One way concrete producers are responding to customer demands is by improving and expanding quality control services. In Upland, Calif., Holliday Rock opened a new 5,800-square-foot Technical Services Laboratory and Support Facility last year, with space for full-time staff as well as visiting customers and partners to foster collaboration.

With new testing equipment and a greater capacity for storing materials, the QC staff is better equipped to handle a growing number of complex mix designs. They are also taking a proactive approach to researching and developing new products to meet customers’ needs.

James M. “Jay” Shilstone Jr., concrete technologist for Command Alkon and a well-known QC advocate, believes this kind of goal-oriented approach to quality control is key to the industry’s success. “In the past much QC testing has been done for the sake of testing, or just to get a passing report,” he says.

Shilstone says producers can make the most of their QC operations in several ways:

  • Management should receive key performance indicators related to quality, and understand how to interpret them.

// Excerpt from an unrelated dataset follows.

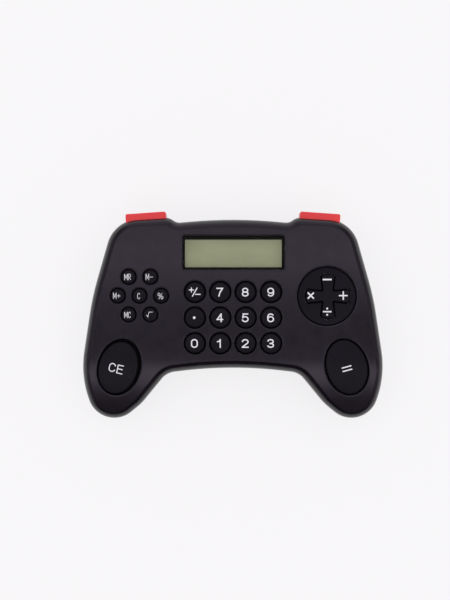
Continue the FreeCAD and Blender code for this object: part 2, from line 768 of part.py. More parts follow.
chip = turned("chip_blob", [(0.0, 13.9), (4.2, 15.0, 2.5, 14.2), (5.0, 15.6), (0.0, 15.6)])
placed(chip, "-2", "27")
capacitor_can = turned("capacitor_can", [
    (0.0, 0.0), (1.9, 0.0), (2.0, 0.3), (2.0, 4.8), (1.8, 5.0), (0.0, 5.0),
])
capacitor_can.Placement = Placement(Vector(-19.0, 20.0, 13.4), Rotation(Vector(1, 0, 0), -90))
capacitor_leads = [block(f"capacitor_lead_{i}", f"{x} - 0.2", "19.2", "13.2", f"{x} + 0.2", "20.1", "15.6")
                   for i, x in enumerate((-19.8, -18.2), 1)]
capacitor = fused("board_capacitor", [capacitor_can] + capacitor_leads)
resistors = group("board_resistors", [
    block(f"resistor_{i}", f"{x}", f"{y}", "15.05", f"{x} + 2", f"{y} + 1.2", "15.6")
    for i, (x, y) in enumerate(((10, 21), (14, 21), (18, 21), (10, 33), (14, 33)), 1)
])

HALF_MAT = [(0.0, -16.0, 60.0), (33.5, -17.0, 4.0), (41.5, -33.2, 3.0), (56.4, -33.2, 5.0),
            (57.6, -8.0, 30.0), (55.6, 21.0, 3.0), (34.0, 22.4, 5.0), (27.0, 16.6, 5.0), (0.0, 16.5, 300.0)]
mat_rough = rounded_body("mat_rough", mirrored(HALF_MAT), "$board_top", "$mat_top")
dome_places = [(x, y, 2.9) for x, y in NUMBER_KEYS.values()]
dome_places += [(x, y, 2.6) for x, y in MEMORY_KEYS.values()]
dome_places += [(f"{side} * $oval_x", "$oval_y", 4.6) for _, side in SIDES]
dome_places += [(f"$cross_x + 7.5 * {i}", f"$pad_y + 7.5 * {j}", 2.6)
                for i, j in ((1, 0), (0, 1), (-1, 0), (0, -1))]
domes, hollows, pills = [], [], []
for i, (x, y, foot) in enumerate(dome_places, 1):
    where = {"Placement__Base__x": x, "Placement__Base__y": y}
    domes.append(solid("Cone", f"dome_{i}", Radius1=str(foot), Radius2="1.9",
                       Height="$dome_top - $mat_top + 0.2", Placement__Base__z="$mat_top - 0.2", **where))
    hollows.append(solid("Cone", f"hollow_{i}", Radius1=str(foot - 0.35), Radius2="1.3",
                         Height="$dome_top - 0.5 - $board_top", Placement__Base__z="$board_top", **where))
    pills.append(post(f"pill_{i}", "1.1", x, y, "$mat_top + 0.2", "$dome_top - 0.3"))
mat_holes = [post(f"mat_screw_hole_{i}", "2.5", str(x), str(y), "$board_z", "$mat_top + 1")
             for i, (x, y) in enumerate(both_sides(BOARD_POSTS[1:]), 1)]
mat_holes += [post(f"mat_case_hole_{i}", "3.0", str(x), str(y), "$board_z", "$mat_top + 1")
              for i, (x, y) in enumerate(both_sides(CASE_POSTS[1:2]), 1)]
mat_holes.append(post("mat_pivot_hole", "1.8", "$cross_x", "$pad_y", "$board_z", "$mat_top + 1"))
mat_open = cut("mat_open", fused("mat_solid", [mat_rough] + domes), hollows + mat_holes)
keypad_mat = fused("keypad_mat", [mat_open] + pills)

# ------------------------------------------------------------------ shoulder buttons and their switches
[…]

  • QC managers must know how to use test results to properly improve concrete.
  • Engineers should be educated on the significance of QC data and how to specify quality characteristics accordingly.
  • Concrete operations should understand how their actions impact quality and be able to monitor and measure appropriate processes.
  • Producers need a way to accumulate, interpret, and display a wide range of QC data in a meaningful fashion.